In an ideal world, yes. In an ideal world, your hay would be laid out in one loooooooong windrow, with absolute uniformity, where you'd never need to turn around, speed up or slow down, the hay isn't blown around, there is never a problem with the knotter, twine, tractor,  trash or critters in the hay, etc. You'd get the tractor going at exactly the speed you need to make "X" flakes per bale, you'd tie the steering wheel off to a door handle and you could kick back and go to sleep.

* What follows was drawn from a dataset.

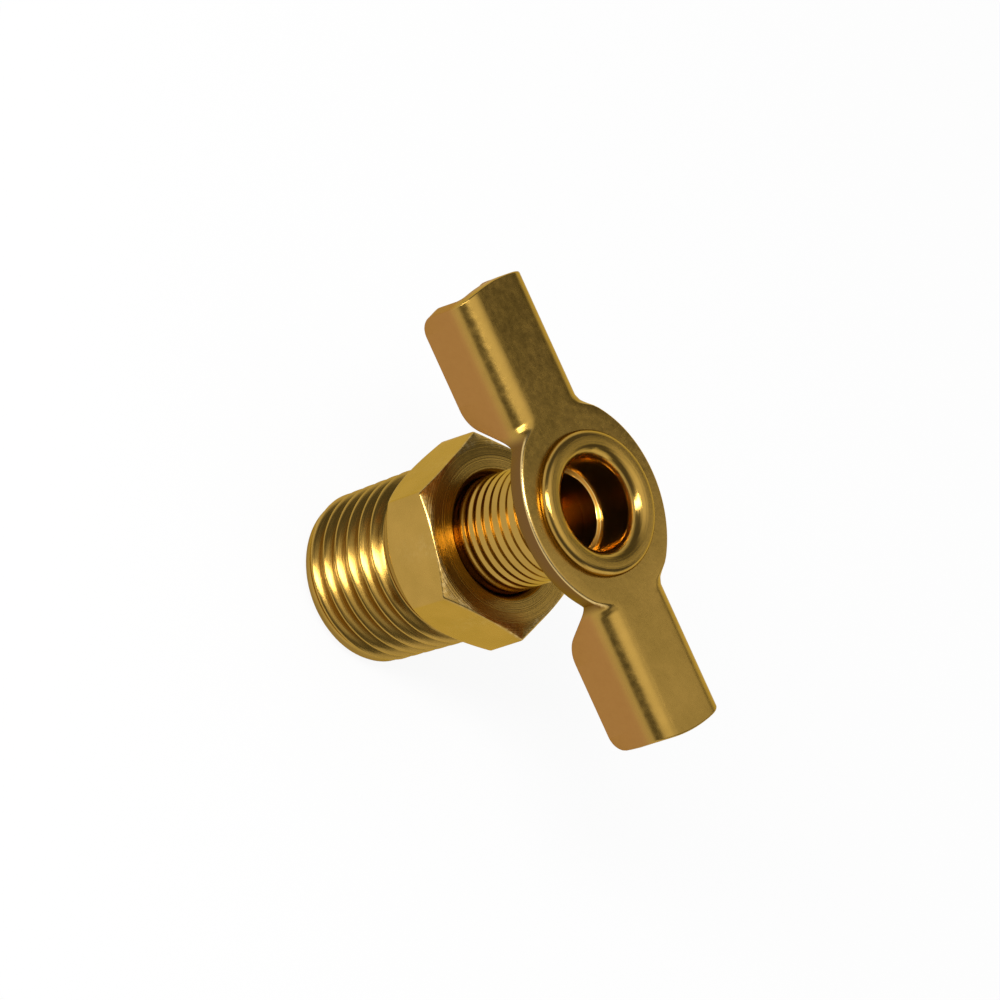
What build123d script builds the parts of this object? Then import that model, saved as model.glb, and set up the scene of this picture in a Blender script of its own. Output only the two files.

In my admittedly limited experience, the world of making hay is never ideal and from my admittedly limited experience, the reliability of the baler is much more important than the theoretical capacity. A wicked-fast baler that you have to constantly tweek and tune up when you need to be baling hay is worse than useless. The times you will be able to observe anything close to the theoretical capacity/throughput of a baler you will be able to count on one hand per season. Shoot for 15 to 18 flakes per bale, but be concerned more with how uniform the "feel" of the bales coming out is -- you want bales that will stack well and the customer likes. Big flakes make for unstable bales.

In those rare cases you are able to achieve near-theoretical throughput, do not notice it. Don't get happy or pleased with the results. Every time I've done this, The Almighty has seen fit to immediately punish me for hubris. Maintain a dour and grumpy demeanor, no matter how many bales a minute you're getting out the back end of that thing. 

That said, I run our hay operation on Hesston balers, albeit the three-string 4690 "big brother" of the 4590. Hesston balers are more reliable than any other baler I've seen put next to them. Depending on the type of hay, we shoot for 18 to 25 flakes per 43" long bale, from 100 to 140 lbs. Your bales will be about 1/2 of this weight, depending on what/how you're baling.